- [DATA BLOCK]:

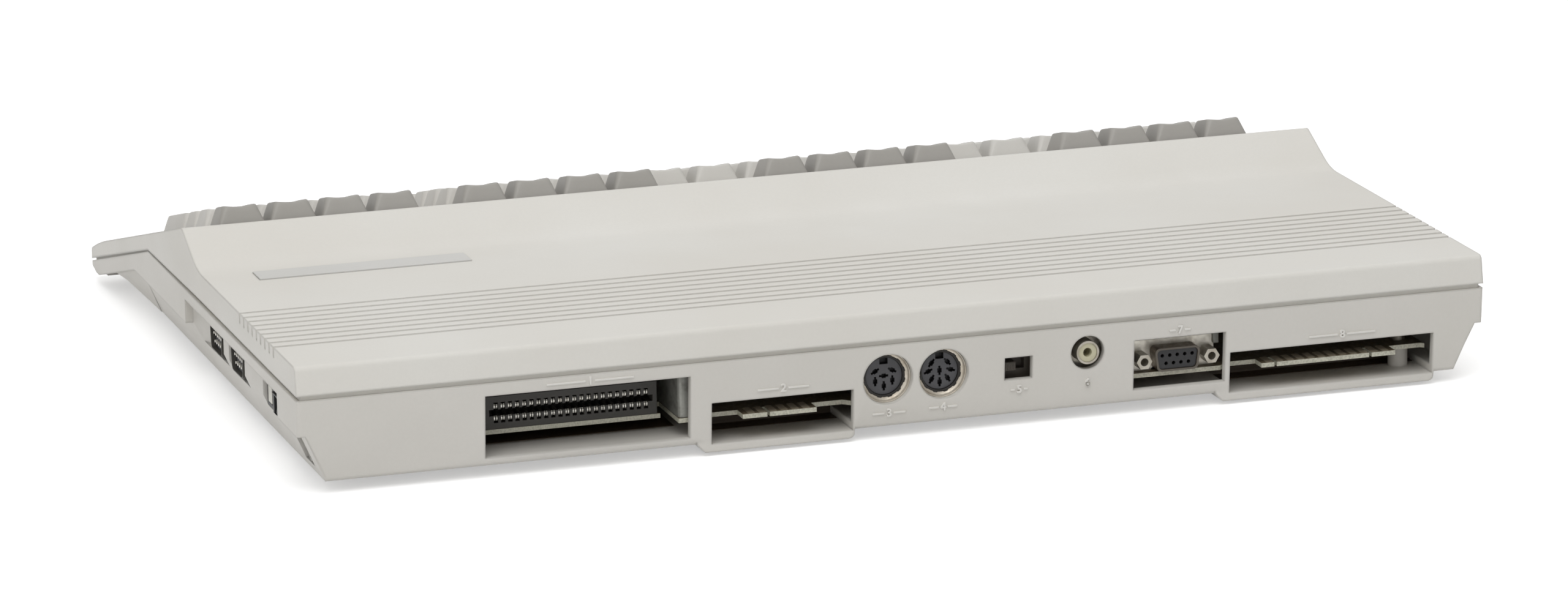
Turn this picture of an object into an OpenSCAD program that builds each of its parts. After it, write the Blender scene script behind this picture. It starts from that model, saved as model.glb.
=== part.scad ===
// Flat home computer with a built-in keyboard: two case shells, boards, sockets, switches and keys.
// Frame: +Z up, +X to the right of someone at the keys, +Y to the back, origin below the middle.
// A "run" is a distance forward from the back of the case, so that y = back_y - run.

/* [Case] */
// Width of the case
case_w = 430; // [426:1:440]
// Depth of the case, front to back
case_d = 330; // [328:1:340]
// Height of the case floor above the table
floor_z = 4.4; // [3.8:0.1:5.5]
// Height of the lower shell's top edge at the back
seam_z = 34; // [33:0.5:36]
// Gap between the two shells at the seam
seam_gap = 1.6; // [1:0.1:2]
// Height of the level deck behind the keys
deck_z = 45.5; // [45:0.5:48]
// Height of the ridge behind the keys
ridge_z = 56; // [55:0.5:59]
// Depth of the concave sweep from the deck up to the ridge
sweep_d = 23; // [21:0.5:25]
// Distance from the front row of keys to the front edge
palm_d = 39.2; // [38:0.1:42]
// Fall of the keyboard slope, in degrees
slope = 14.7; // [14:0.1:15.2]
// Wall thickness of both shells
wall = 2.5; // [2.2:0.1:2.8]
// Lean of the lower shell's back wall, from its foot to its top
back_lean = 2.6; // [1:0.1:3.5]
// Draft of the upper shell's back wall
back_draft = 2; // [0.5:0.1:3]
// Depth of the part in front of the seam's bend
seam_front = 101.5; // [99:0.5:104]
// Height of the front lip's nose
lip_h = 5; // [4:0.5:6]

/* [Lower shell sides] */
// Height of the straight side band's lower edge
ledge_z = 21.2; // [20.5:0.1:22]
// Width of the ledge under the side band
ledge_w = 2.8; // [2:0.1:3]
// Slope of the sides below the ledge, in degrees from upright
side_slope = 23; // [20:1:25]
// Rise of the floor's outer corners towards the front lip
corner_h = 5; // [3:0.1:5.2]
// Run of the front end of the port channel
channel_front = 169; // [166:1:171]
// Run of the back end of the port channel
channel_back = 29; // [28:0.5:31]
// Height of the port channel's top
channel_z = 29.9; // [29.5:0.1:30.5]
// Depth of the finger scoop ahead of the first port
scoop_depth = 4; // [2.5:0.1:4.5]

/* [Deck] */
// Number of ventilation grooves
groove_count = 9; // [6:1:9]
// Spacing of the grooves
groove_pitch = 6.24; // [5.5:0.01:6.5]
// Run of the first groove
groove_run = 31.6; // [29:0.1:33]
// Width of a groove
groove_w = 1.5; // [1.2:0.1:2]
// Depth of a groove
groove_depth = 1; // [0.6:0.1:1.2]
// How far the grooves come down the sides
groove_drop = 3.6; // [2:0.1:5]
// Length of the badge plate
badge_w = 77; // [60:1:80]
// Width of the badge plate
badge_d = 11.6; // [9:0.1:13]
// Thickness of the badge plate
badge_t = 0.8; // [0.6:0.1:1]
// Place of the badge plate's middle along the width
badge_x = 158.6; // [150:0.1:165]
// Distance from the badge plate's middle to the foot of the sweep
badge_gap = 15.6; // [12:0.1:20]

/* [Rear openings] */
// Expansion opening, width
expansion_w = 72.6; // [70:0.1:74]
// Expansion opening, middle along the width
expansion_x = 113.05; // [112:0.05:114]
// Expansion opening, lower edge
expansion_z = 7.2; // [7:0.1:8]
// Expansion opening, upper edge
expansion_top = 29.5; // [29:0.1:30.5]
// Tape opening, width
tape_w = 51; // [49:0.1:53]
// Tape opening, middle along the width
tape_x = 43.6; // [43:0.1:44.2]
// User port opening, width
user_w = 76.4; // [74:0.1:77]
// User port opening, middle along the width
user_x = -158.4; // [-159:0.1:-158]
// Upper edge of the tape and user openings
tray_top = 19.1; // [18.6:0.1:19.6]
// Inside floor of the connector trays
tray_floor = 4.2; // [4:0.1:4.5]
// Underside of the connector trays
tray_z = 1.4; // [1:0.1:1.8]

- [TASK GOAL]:
Return exactly the lines from the beginning of the data above through the one containing "back_y - run.", please. Include both end lines and add nothing else.

- [WRITTEN SOLUTION]:
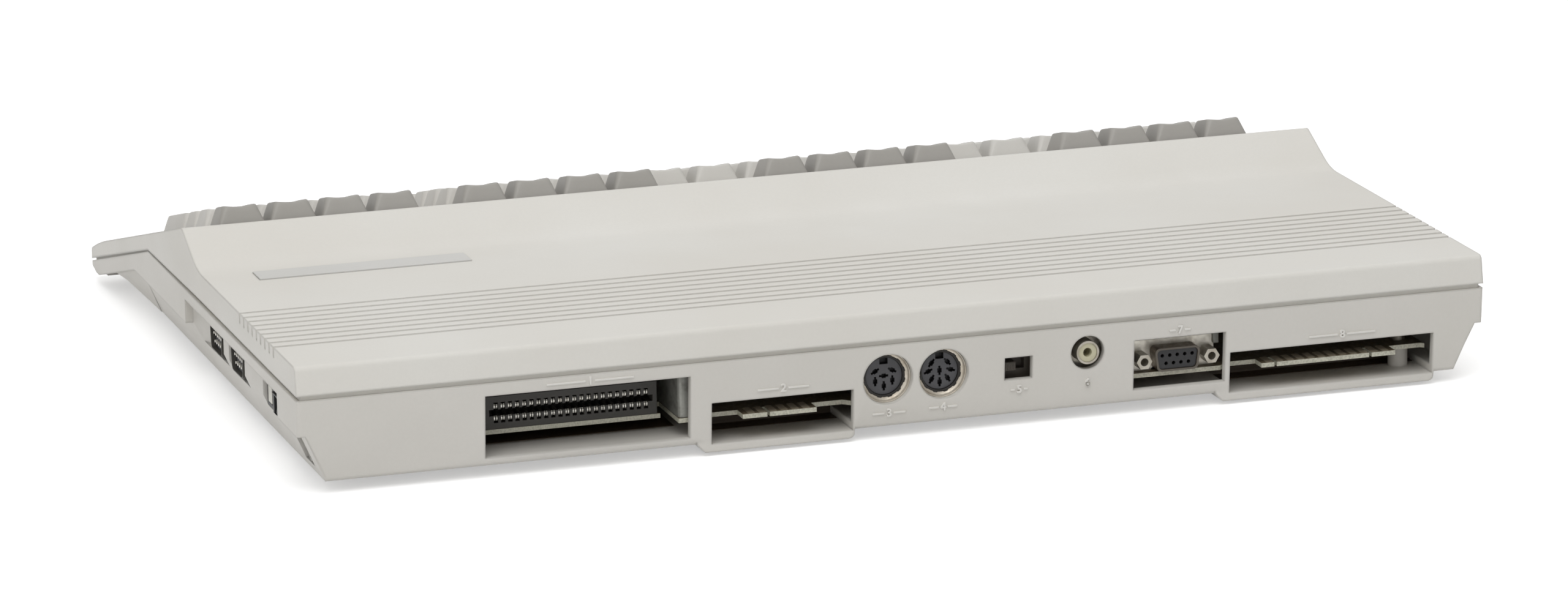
Turn this picture of an object into an OpenSCAD program that builds each of its parts. After it, write the Blender scene script behind this picture. It starts from that model, saved as model.glb.
=== part.scad ===
// Flat home computer with a built-in keyboard: two case shells, boards, sockets, switches and keys.
// Frame: +Z up, +X to the right of someone at the keys, +Y to the back, origin below the middle.
// A "run" is a distance forward from the back of the case, so that y = back_y - run.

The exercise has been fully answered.